Given instruction >> Locate the line that contains "The FreeCAD and" in the entries below, then repeat it and every following line through the line that contains "finish: The colours and amounts.", exactly, and no others.

Material provided >>
◆ ◆ ◆ ◆ ◆
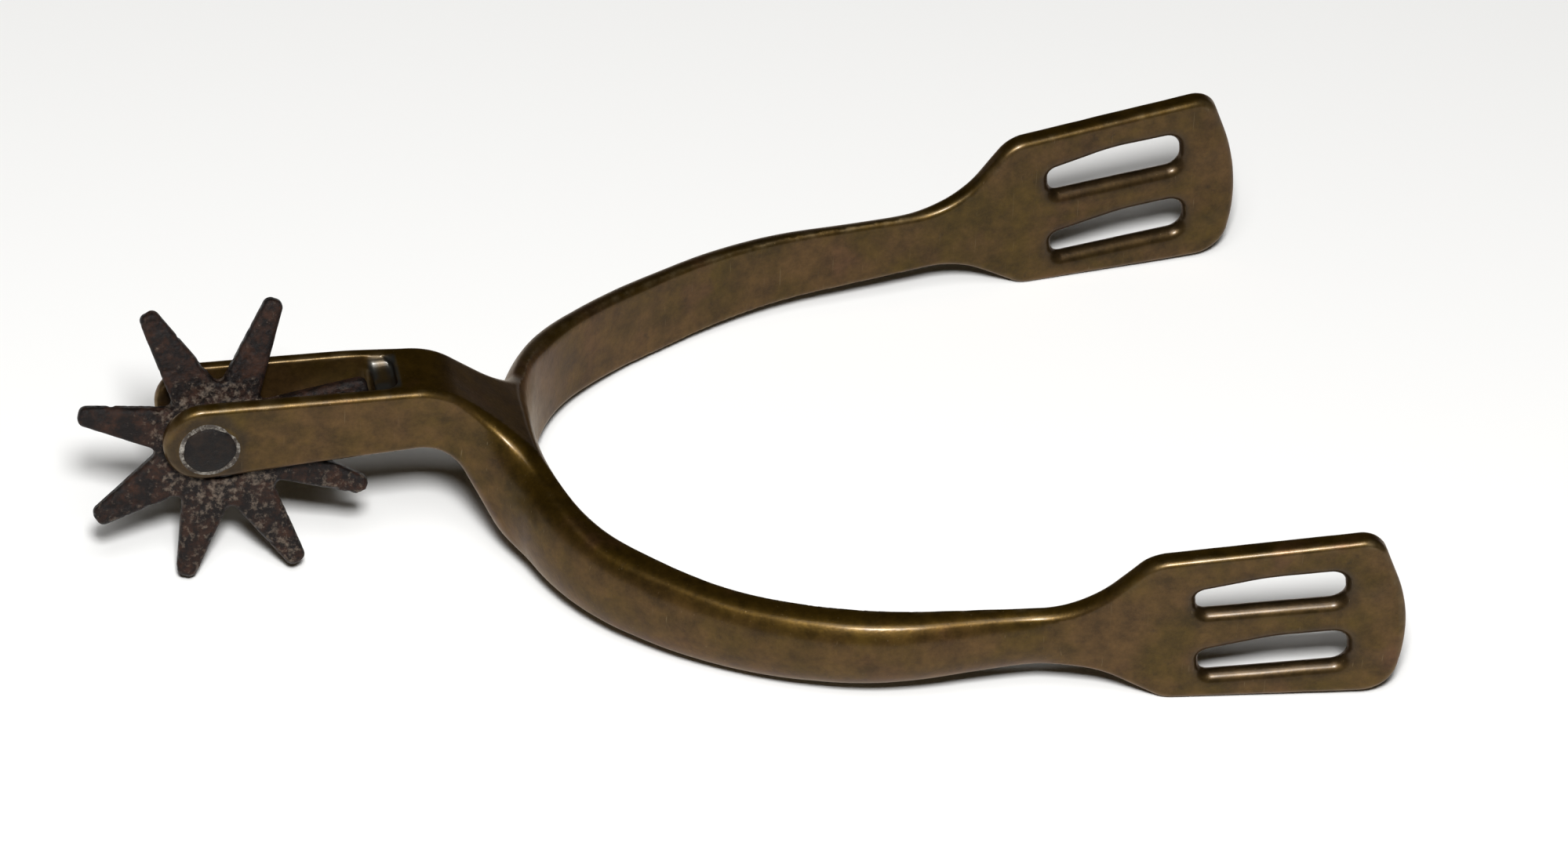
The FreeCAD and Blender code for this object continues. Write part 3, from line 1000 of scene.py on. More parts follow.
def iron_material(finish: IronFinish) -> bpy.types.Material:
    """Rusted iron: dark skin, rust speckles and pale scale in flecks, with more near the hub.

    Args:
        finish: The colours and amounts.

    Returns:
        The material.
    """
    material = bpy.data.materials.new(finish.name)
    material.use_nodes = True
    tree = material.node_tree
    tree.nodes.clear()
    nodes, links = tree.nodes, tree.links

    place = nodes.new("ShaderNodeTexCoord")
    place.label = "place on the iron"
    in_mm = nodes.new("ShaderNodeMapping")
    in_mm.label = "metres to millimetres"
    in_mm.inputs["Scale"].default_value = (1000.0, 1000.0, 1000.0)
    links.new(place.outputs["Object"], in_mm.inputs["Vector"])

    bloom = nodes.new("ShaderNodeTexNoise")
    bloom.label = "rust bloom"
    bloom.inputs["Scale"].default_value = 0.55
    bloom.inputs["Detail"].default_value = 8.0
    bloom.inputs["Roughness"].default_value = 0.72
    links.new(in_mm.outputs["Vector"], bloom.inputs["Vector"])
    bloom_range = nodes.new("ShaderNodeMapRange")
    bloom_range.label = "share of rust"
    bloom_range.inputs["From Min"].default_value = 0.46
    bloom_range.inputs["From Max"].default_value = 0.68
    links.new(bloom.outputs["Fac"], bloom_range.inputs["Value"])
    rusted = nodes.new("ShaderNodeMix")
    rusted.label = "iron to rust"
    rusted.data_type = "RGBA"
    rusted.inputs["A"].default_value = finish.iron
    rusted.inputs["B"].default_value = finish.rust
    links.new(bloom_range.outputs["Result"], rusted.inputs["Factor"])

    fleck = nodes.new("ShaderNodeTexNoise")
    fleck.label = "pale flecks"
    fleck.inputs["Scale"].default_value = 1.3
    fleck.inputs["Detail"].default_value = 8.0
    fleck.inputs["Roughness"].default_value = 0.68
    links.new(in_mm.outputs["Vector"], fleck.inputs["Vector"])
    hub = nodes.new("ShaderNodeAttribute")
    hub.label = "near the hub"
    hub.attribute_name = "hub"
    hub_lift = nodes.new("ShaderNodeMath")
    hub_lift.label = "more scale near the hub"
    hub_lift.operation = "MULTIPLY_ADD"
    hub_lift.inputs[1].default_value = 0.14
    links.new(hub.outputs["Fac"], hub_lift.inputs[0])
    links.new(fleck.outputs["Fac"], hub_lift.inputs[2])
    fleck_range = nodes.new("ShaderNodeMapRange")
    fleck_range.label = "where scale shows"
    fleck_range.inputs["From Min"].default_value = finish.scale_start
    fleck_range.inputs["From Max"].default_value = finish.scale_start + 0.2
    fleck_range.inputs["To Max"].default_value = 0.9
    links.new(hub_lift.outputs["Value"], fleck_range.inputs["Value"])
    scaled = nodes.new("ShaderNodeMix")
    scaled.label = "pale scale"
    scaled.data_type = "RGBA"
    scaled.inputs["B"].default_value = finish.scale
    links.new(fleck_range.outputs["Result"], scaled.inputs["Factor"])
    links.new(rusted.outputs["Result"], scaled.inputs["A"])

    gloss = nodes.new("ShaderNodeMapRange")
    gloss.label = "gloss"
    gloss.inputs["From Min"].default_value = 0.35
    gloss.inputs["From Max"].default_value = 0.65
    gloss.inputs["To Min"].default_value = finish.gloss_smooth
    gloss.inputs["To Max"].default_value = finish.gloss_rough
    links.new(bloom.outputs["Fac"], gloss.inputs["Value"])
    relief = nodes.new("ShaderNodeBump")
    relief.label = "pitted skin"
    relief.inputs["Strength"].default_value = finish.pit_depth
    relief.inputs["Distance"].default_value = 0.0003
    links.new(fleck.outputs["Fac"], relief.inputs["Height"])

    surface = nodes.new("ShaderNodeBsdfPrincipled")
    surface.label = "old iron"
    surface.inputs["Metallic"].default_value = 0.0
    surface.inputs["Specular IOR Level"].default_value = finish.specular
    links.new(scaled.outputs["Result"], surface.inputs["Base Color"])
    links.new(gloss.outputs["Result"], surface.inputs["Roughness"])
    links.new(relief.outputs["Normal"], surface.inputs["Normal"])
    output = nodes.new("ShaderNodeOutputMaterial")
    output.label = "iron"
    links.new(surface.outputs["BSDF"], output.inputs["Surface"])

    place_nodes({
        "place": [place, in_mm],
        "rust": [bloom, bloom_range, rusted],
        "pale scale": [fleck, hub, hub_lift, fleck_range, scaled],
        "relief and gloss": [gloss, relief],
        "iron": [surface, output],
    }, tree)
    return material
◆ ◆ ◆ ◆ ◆
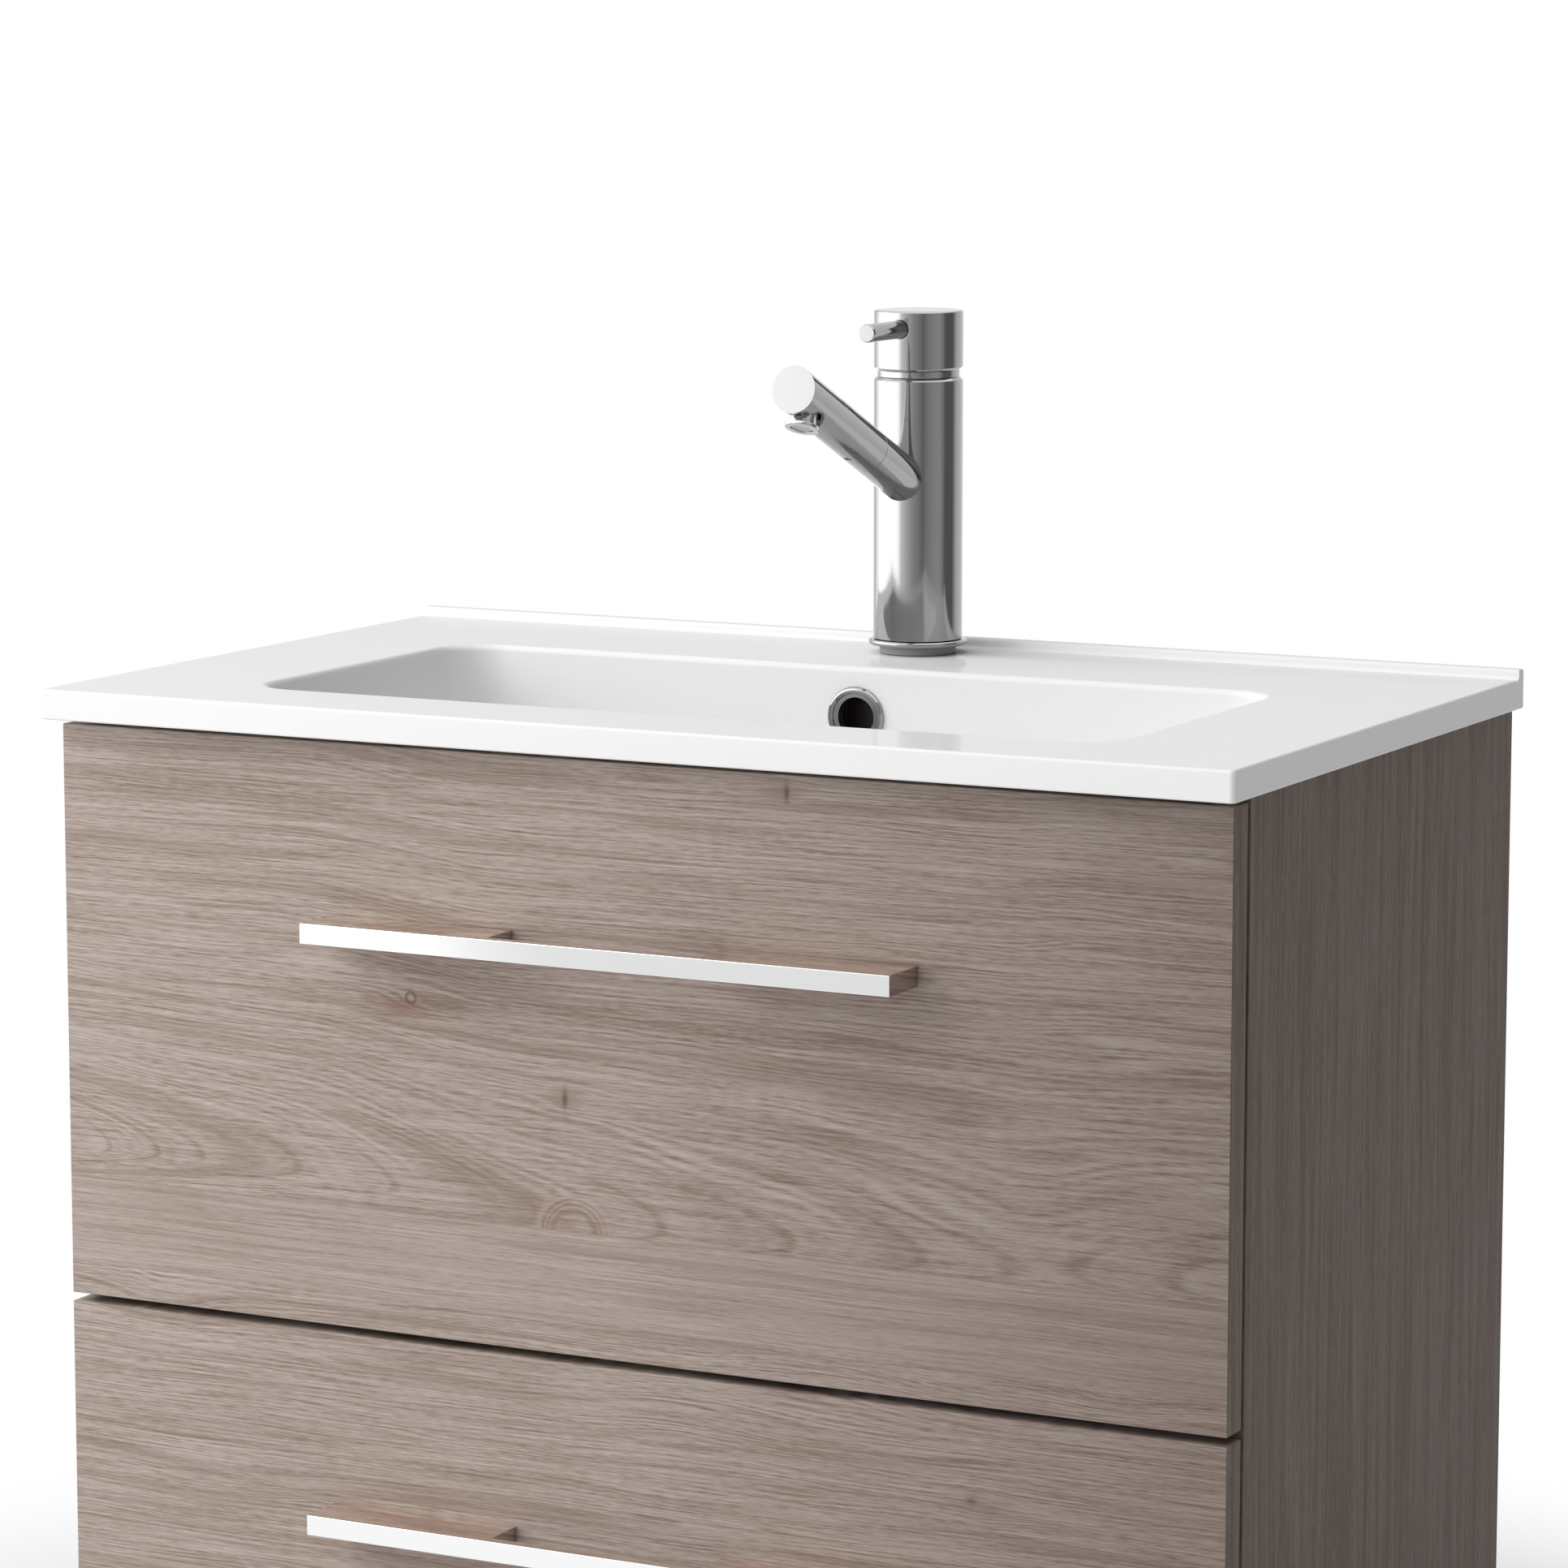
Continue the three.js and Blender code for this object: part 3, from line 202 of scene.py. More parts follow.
◆ ◆ ◆ ◆ ◆
Response to this exercise >>
The FreeCAD and Blender code for this object continues. Write part 3, from line 1000 of scene.py on. More parts follow.
def iron_material(finish: IronFinish) -> bpy.types.Material:
    """Rusted iron: dark skin, rust speckles and pale scale in flecks, with more near the hub.

    Args:
        finish: The colours and amounts.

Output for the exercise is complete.